Similarly in men, the belief is that they produce sperm all their life which is true; but it is critical to know that sperm quality too declines with age. A man normally ejaculates above 40 million sperms to fertilise an egg. Whereas a woman ovulates one egg in a month, which means she can ovulate around 500 eggs in her whole lifetime.

“Sexual urge and frequency also declines as age advances,” Dr Rajesh explains.

“This is one of the reasons fertility declines with age. The aged couple are more likely to go through fertility treatment even when there is no reproductive problem. Given this reality, it is best to try conceiving sooner rather than later. Also, when the male partner is over 45, there is an increased risk of miscarriage.

How can a woman increase her chances?

There is now enough evidence that not only the eggs, but the sperm too undergo genetic damage with advancing age. To add on the worry list, as women age advances, certain reproductive diseases start evolving in the uterus and ovary that greatly hamper the chance of a successful pregnancy.

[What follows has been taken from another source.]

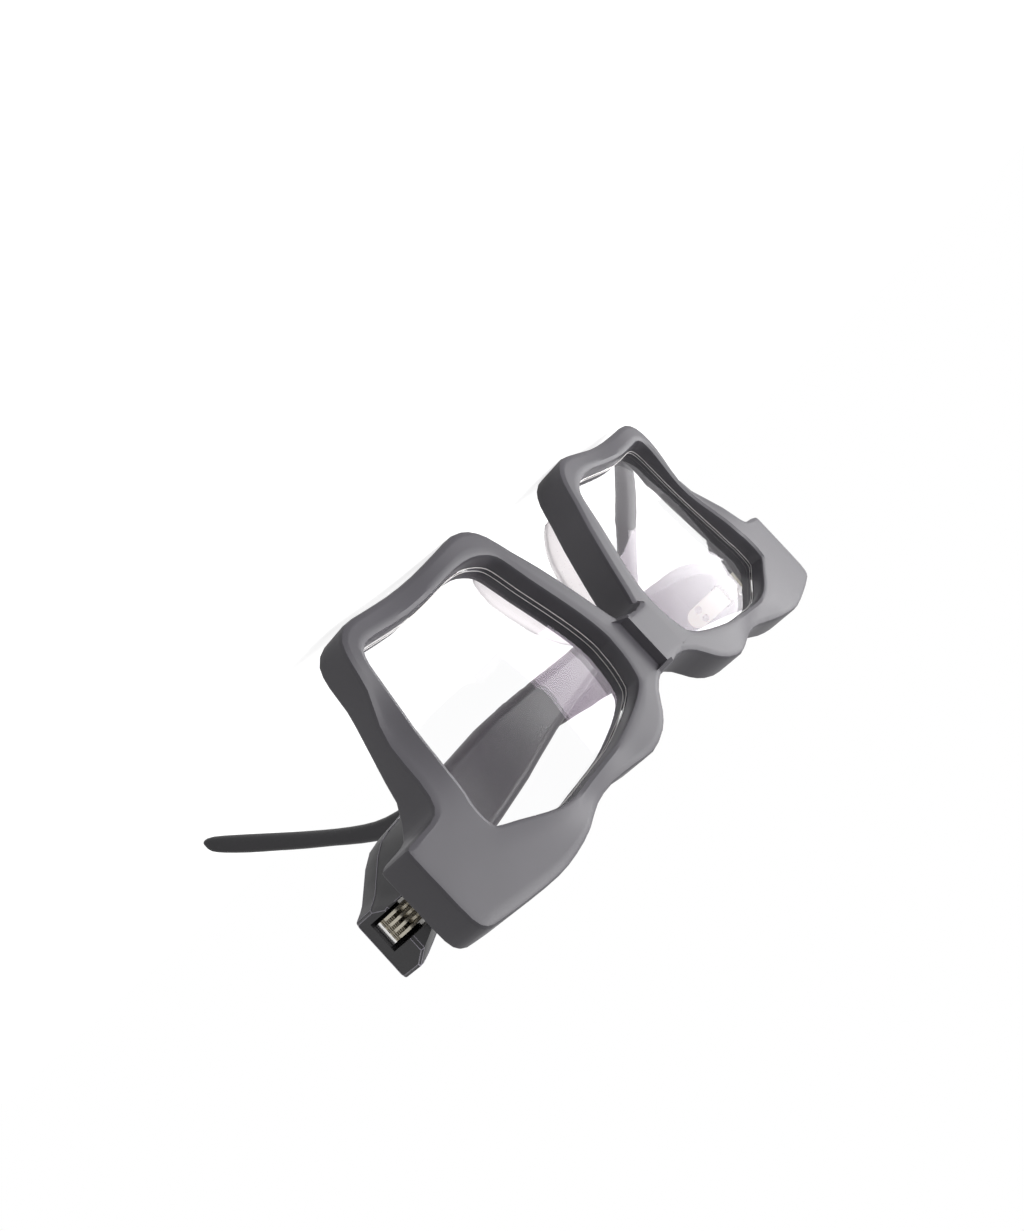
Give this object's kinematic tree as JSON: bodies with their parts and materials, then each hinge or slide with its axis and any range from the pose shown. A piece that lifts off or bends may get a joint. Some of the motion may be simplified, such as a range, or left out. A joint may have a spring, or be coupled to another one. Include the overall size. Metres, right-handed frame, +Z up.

These reproductive problems include fibroids, adenomyosis, endometriosis and other medical conditions like diabetes, hypertension and thyroid disorder. When ready to have a baby, women and men should aim to be as healthy as possible.”

Adopting a healthy lifestyle, that is, being fit, limiting caffeine intake, avoiding tobacco, and leading an active lifestyle by exercising regularly, increases the chances of conception. Having an active and healthy lifestyle is also critical to the long-term health of the baby.

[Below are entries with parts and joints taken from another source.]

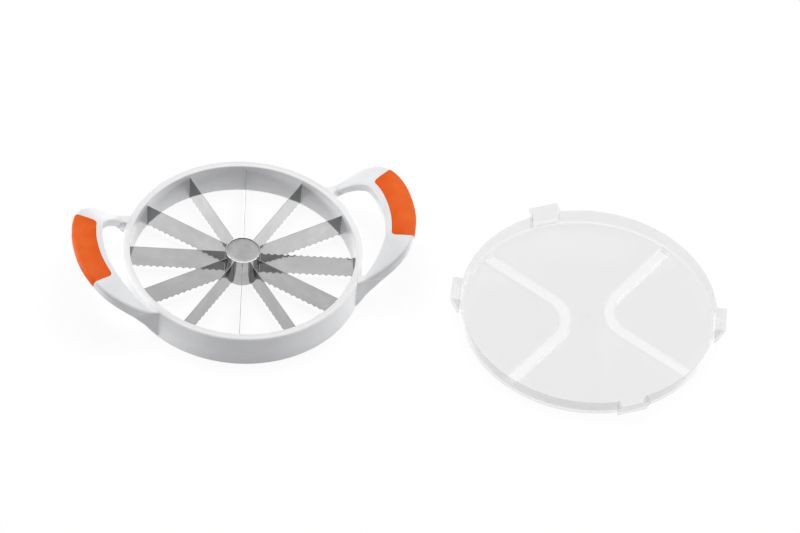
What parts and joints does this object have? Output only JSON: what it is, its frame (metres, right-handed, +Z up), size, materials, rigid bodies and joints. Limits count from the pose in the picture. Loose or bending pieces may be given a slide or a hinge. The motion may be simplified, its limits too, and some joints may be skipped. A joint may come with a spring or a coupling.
{
  "type": "melon slicer",
  "caption": "Round melon slicer: radial wavy-edged blades between a ring and a hub, two raised handles with soft grips, and a clear clip-on blade guard beside it.",
  "frame": {"origin": "middle of the floor that the whole set covers: bottom centre of the box round the slicer and its guard", "axes": "+X along the slicer's two handles, +Y away from the guard, +Z up, square to the ring"},
  "size_m": [0.7066, 0.4304, 0.0831],
  "materials": {
    "white_plastic": "white moulded plastic with a soft gloss",
    "orange_soft": "orange soft-touch elastomer, matte",
    "polished_steel": "stainless strip polished close to a mirror",
    "satin_steel": "satin stainless, turned",
    "clear_plastic": "clear glossy moulded plastic"
  },
  "bodies": {
    "slicer": {"frame": "white_plastic", "closing_ring": "white_plastic", "hub_core": "white_plastic", "grip_right": "orange_soft", "grip_left": "orange_soft", "blade_01": "polished_steel", "blade_02": "polished_steel", "blade_03": "polished_steel", "blade_04": "polished_steel", "blade_05": "polished_steel", "blade_06": "polished_steel", "blade_07": "polished_steel", "blade_08": "polished_steel", "blade_09": "polished_steel", "blade_10": "polished_steel", "blade_11": "polished_steel", "blade_12": "polished_steel", "hub_sleeve": "polished_steel", "hub_cap": "satin_steel"},
    "guard": {"blade_guard": "clear_plastic"}
  },
  "joints": [
    {"name": "guard_lift", "type": "slide", "parent": "slicer", "child": "guard", "axis": [0, 0, 1], "range_m": [0, 0.08]}
  ]
}
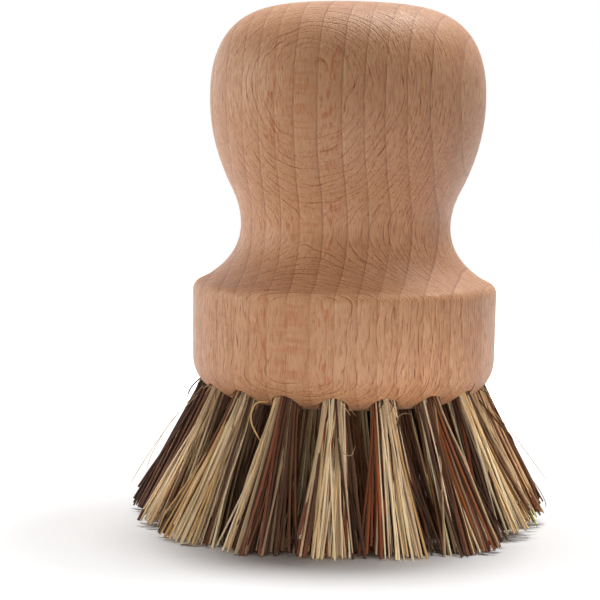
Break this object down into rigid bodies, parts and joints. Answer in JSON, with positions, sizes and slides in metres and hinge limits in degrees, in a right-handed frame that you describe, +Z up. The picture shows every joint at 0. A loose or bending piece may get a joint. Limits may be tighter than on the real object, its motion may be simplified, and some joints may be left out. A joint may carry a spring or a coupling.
{
  "type": "pot brush",
  "caption": "Round pot brush: a turned beech knob and drilled block in one piece, with fanned tufts of mixed natural fibre held by wire anchors.",
  "frame": {"origin": "middle of the trimmed bristle tips, where the brush stands", "axes": "+Z up the turning axis, out through the knob; -Y the side that the picture shows"},
  "size_m": [0.083, 0.0831, 0.1008],
  "materials": {
    "beech": "satin",
    "cream_fibre": "matte",
    "tan_fibre": "matte",
    "grey_brown_fibre": "matte",
    "red_brown_fibre": "matte",
    "dark_fibre": "matte",
    "anchor_steel": "satin"
  },
  "bodies": {
    "root": {"handle_block": "beech", "tuft_centre": "cream_fibre", "tuft_inner_01": "dark_fibre", "tuft_inner_02": "cream_fibre", "tuft_inner_03": "tan_fibre", "tuft_inner_04": "grey_brown_fibre", "tuft_inner_05": "cream_fibre", "tuft_inner_06": "red_brown_fibre", "tuft_middle_01": "dark_fibre", "tuft_middle_02": "cream_fibre", "tuft_middle_03": "cream_fibre", "tuft_middle_04": "dark_fibre", "tuft_middle_05": "cream_fibre", "tuft_middle_06": "tan_fibre", "tuft_middle_07": "grey_brown_fibre", "tuft_middle_08": "cream_fibre", "tuft_middle_09": "red_brown_fibre", "tuft_middle_10": "dark_fibre", "tuft_middle_11": "cream_fibre", "tuft_middle_12": "cream_fibre", "tuft_outer_01": "dark_fibre", "tuft_outer_02": "cream_fibre", "tuft_outer_03": "tan_fibre", "tuft_outer_04": "grey_brown_fibre", "tuft_outer_05": "cream_fibre", "tuft_outer_06": "red_brown_fibre", "tuft_outer_07": "dark_fibre", "tuft_outer_08": "cream_fibre", "tuft_outer_09": "cream_fibre", "tuft_outer_10": "dark_fibre", "tuft_outer_11": "cream_fibre", "tuft_outer_12": "tan_fibre", "tuft_outer_13": "grey_brown_fibre", "tuft_outer_14": "cream_fibre", "tuft_outer_15": "red_brown_fibre", "tuft_outer_16": "dark_fibre", "tuft_outer_17": "cream_fibre", "tuft_outer_18": "cream_fibre", "anchor_outer_01": "anchor_steel", "anchor_outer_02": "anchor_steel", "anchor_outer_03": "anchor_steel", "anchor_outer_04": "anchor_steel", "anchor_outer_05": "anchor_steel", "anchor_outer_06": "anchor_steel", "anchor_outer_07": "anchor_steel", "anchor_outer_08": "anchor_steel", "anchor_outer_09": "anchor_steel", "anchor_outer_10": "anchor_steel", "anchor_outer_11": "anchor_steel", "anchor_outer_12": "anchor_steel", "anchor_outer_13": "anchor_steel", "anchor_outer_14": "anchor_steel", "anchor_outer_15": "anchor_steel", "anchor_outer_16": "anchor_steel", "anchor_outer_17": "anchor_steel", "anchor_outer_18": "anchor_steel"}
  },
  "joints": []
}
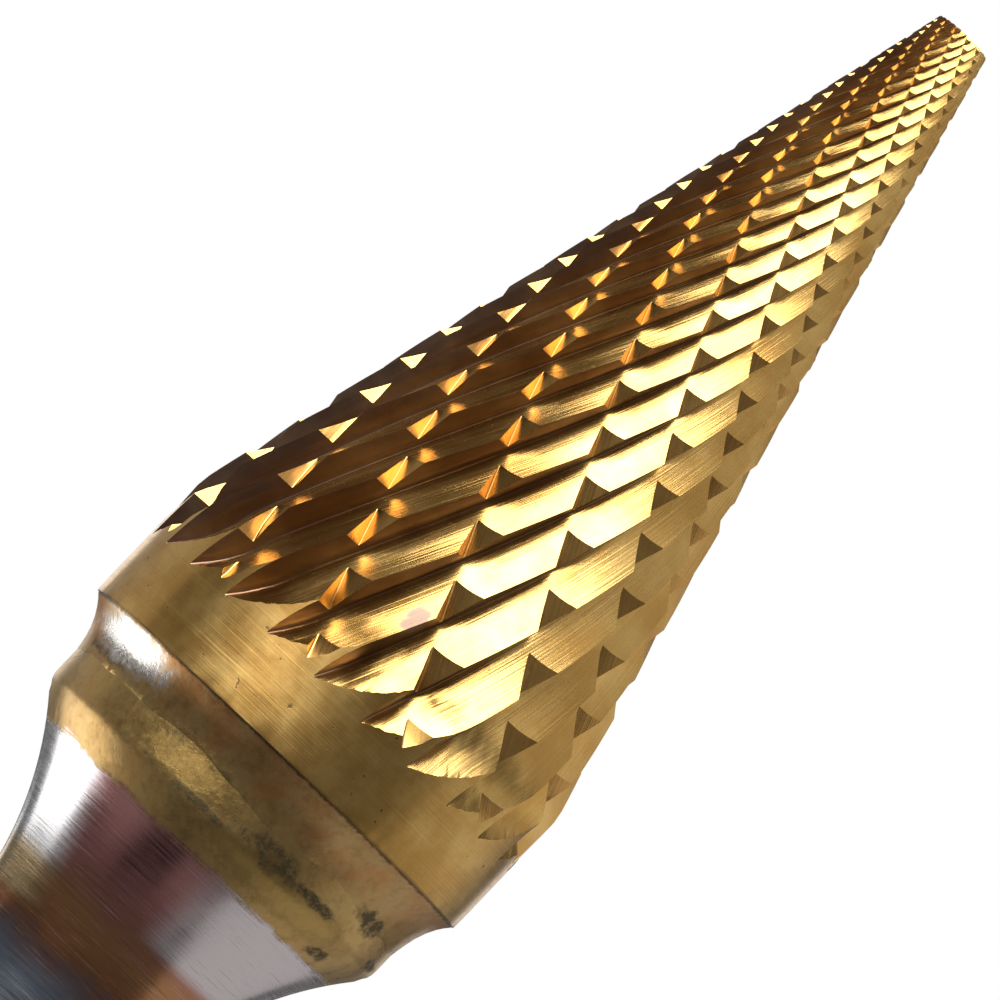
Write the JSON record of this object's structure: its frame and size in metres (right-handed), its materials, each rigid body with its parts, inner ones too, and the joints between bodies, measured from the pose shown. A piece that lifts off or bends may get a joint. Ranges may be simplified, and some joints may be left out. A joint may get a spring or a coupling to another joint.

Also, the couple should seek proper pre-pregnancy advice from an obstetrician so that all the factors that could impact your pregnancy are properly evaluated and optimised. It is easier to lose weight by proper diet plan and exercise, than to invite lots of obesity related pregnancy complications. It is important to note as well that pregnancy is only possible during the fertility window phase of a woman

“This phase occurs five days before ovulation through to the day of ovulation,” he says. “Exposure to some environmental pollutants and chemicals can affect fertility as well. Most people get pregnant within a year of trying. If a couple has been trying for 12 months or more (six months if a woman is older than 35) without success, then it is time to consult a fertility specialist about a possible fertility condition without any delay. Couples can talk to a fertility expert about fertility treatment options that best suit their body physiology and are available to them,” adds Dr Rajesh, who has conducted over 5,000 IVF procedures/treatments in both Nepal and the Indian sub-continent, before coming to Kenya last year to the Fertility Point.

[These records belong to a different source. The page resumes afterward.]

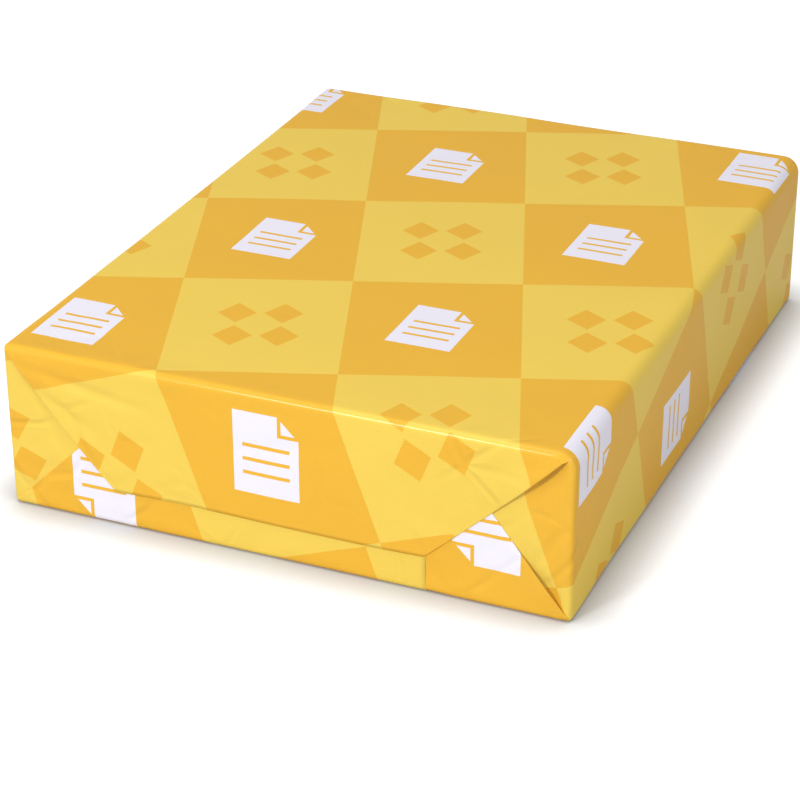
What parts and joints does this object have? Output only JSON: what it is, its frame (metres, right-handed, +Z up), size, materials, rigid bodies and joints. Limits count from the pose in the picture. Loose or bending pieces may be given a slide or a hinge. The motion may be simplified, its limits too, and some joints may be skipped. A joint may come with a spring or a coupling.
{
  "type": "ream of paper",
  "caption": "Sealed ream of letter-size paper in a printed wrapper with folded ends, lying flat.",
  "frame": {"origin": "centre of the bottom face, on the surface the pack lies on", "axes": "+X across the pack, towards the side with the lap seam; +Y along the pack; +Z up through its thickness"},
  "size_m": [0.217, 0.2826, 0.0651],
  "materials": {
    "wrapper": "smooth coated wrapping paper with a slight gloss, printed with a two-tone check"
  },
  "bodies": {
    "root": {"wrapped_ream": "wrapper"}
  },
  "joints": []
}
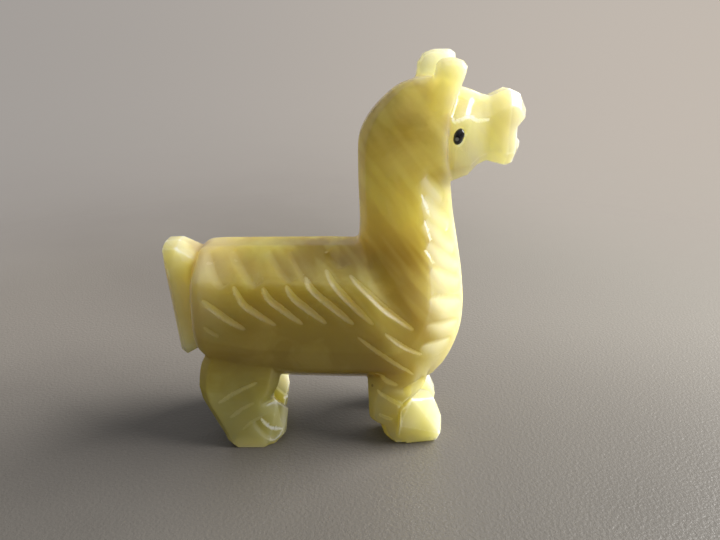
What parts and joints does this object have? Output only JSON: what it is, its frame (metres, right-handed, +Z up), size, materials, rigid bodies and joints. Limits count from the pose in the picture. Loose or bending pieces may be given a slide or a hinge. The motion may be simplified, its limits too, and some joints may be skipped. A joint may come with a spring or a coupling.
{
  "type": "inca llama figure",
  "caption": "Small carved and polished stone llama standing on its legs, with wheel-cut wool strokes, a hanging tail, upright ears and inlaid bead eyes.",
  "frame": {"origin": "centre of the bounding box on the plane of the soles", "axes": "+Z up, +X towards the muzzle, +Y towards the llama's left side"},
  "size_m": [0.0638, 0.022, 0.0705],
  "materials": {
    "stone": "polished, translucent honey green",
    "bead": "glossy black"
  },
  "bodies": {
    "root": {"llama": "stone", "eye_right": "bead", "eye_left": "bead"}
  },
  "joints": []
}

What if I’m still not ready?

“If you want to delay, for either career or social reasons the having of babies,” he says, “then it is best before you are 35 go to a fertility specialist for procedure where we extract and store your eggs for you. Then when ready, even at 40 years old, we return them into womb and you conceive your baby.”

Faith Kimani, a sociologist, says majority of cases of infertility occur in developing countries, and that especially in Africa, having children gives you status as ‘Mama Watoto.’

“This is why childless women, especially after age 30, are always being taunted at Christmas, ‘utatuletea wajukuu siku gani?’ And if it is a childless couple, the whispers behind their backs, ‘ni kama wamerogwa!’ are endless,” she says.

Faith Kimani adds that although 40 per cent of couple infertility cases are due to the male, as per stats, the woman will usually bear 100 per cent of the blame, with blasphemous words like ‘barren’ being bandied about by relatives and buddies.

She explains the psychological cycle that the women who cannot conceive and carry to term go through:

“It can begin with sexual dysfunction as the very act becomes a stressful situation. Anxiety, frustration, inner and outer turmoil as things come to a boil, guilt if in a relationship. Depression is a definite risk, followed by hopelessness, then eventually feelings of being a worthless woman, often leading to social isolation.’